On the other hand, if the claim is that what is true or factual is always good, then this is obviously totally false. It is true that the Wannsee Conference laid the basis for the “final solution” to Europe’s Jewry, but there is no goodness about, or in, this banal and horrific truth.
If it is logically impossible for distinct things to be identical, then not even unbridled fantasy can render nonsensical identity claims such as “Truth is Goodness” intelligible.
Thill said:
Amod: “The question I wonder about is: is this a good and virtuous thing for our real-life selves, to live a part?”
According to Erving Goffman’s dramuturgical sociological perspective, we are all “living a part” or playing a role in different contexts of everyday life.
Is this good or bad? Following Eryximachus’ line of thought in the Symposium, we could say that it all depends on these roles and whether individually or cumulatively they produce or enhance sickness or health in the psyche.
michael reidy said:
H.G.Wells tells the story that he once imagined for himself that he was a cruel tyrant and followed through in his mind all the vile deeds that would imply. His normally affectionate cat shrank from him and ran away. Here puss, puss, pshww, pshww.
Amod Lele said:
Demonstrating, I think, that Wells was in at least some respects a good actor. One might still wonder if he got something valuable out of the exercise, however uncomfortable he might have made his cat.
elisa freschi said:
I wonder whether the approach you propose (enacting a vilain, in order to understand him better, e.g.), may be similar to the one proposed by R. Rorty in the last essay of his Philosophy after Philosophy. He argues there that literature, against philosophy, has the advantage of giving voice to manifold points of view, hence to making us aware of their existence. Kant –from this perspective– would make one aware of the badness of the vilain. A novel about her could make one aware of her reasons or of her (though secondary) virtues.
Thill said:
Why can’t philosophy envisage and examine, based on real-life or hypothetical cases, a gamut of reasons for bad actions?
Amod Lele said:
I agree there’s a value to learning from literature (or stories of any kind) which is not reducible to philosophy, but I don’t think it’s what Rorty says it is. Philosophy is perfectly capable of giving voice to multiple points of view; at a minimum, one merely has to read more than one work. Even in a single philosophical work, if done well, different voices are articulated. Knowing Rorty, what I think he’s objecting to is a strength rather than a weakness: that in a philosophical work one of these voices “wins,” one tries to show that one perspective is better or worse than another – because it is a better expression or reflection of the truth. Rorty, on the other hand, does away with truth entirely (treating knowledge as “justified belief” rather than “justified true belief”) so that philosophy becomes merely a bout of endless logorrhea, producing more and more piles of endless things to say.

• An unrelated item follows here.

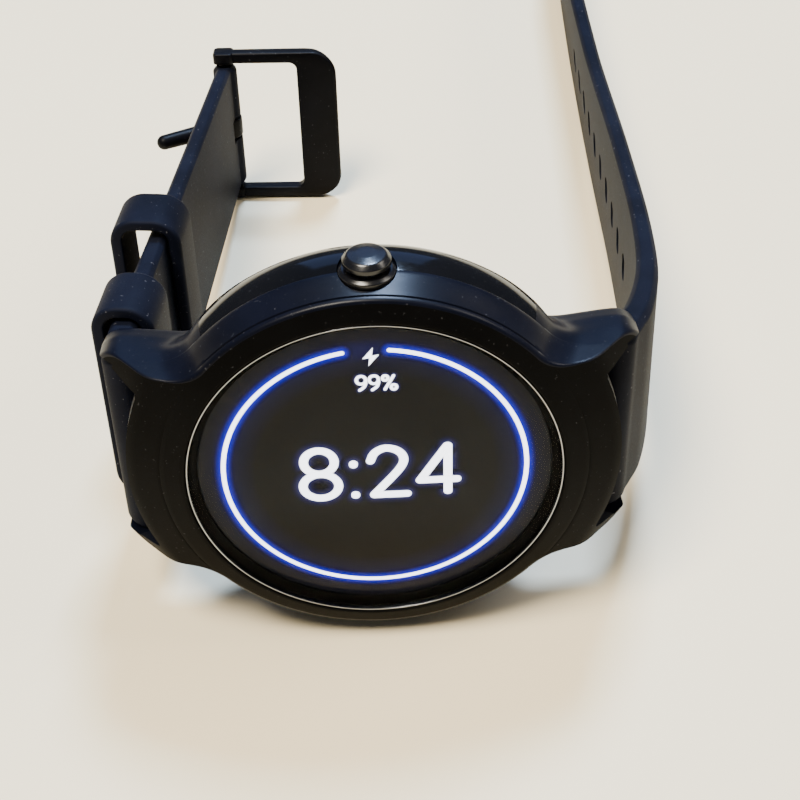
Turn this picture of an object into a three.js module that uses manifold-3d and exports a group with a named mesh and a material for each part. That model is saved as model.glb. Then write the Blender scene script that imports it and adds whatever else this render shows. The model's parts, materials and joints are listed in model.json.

Rather, what literature may be able to show better than philosophy is something else: the complexity of points of view when they are jumbled together in a real person who is not as consistent as philosophers wish, and the implications of a worldview for a lived life. (As I understand it, this is what Dostoevsky tried to do: he never refutes the arguments of the man who condemns God, he merely shows what kind of life such a man is required to live.)
skholiast said:
it was not only Plato who had reservations about the theatre. All the way down to the alarm sounded about first-person shooter video games, worries about this sort of thing accompany our culture all along the way. Either it’s frivolous or it appeals to appetites or drives unworthy of us. I think Plato knew he was playing with fire when he tried to wrest the capacity to change the soul away from the poets. I think Walter Kaufmann asserts somewhere in Tragedy & Philosophy that “mimesis” is best translated by something along the lines of “making believe” or “pretending.” I spend a great deal of my time among school kids and the energy they put into such role-playing games (formal and informal) is astonishing. If I had to guess I would say this is the primary way human beings learn. No wonder Plato wanted to try to exercise a little quality control. But the nature of play is to rebel, not against rules per se (which actually facilitate play if they are fluid enough), but against agendas. If you tell a kid “it’s not chess unless the king cannot move through check,” they’ll decide either to play chess or play something else. But if you try to tell them that we’re playing chess in order to learn decision trees, they’ll roll their eyes (maybe behind your back), and the more honest will tell you go get your own game. As Keats says, we abhor poetry with designs upon us.
Amod Lele said:
It’s a good point – and one very apparent to my wife, who designs educational games for a living. She insists that the best educational games teach by example, where the games appear as pure fun to the players but nevertheless take them through a new way of thinking. But the project funders often have a particular didactic goal in mind, and they want to be much more specific about concrete learning objectives, particular facts and ideas they want to instill in the players – with the game not as a way of learning in itself, but as a sort of bait to get them into learning the facts. This, even though every study of educational games warns that the players (child or adult) see through the bait immediately; for such “poetry with designs upon us,” the preferred term is “chocolate-covered broccoli.”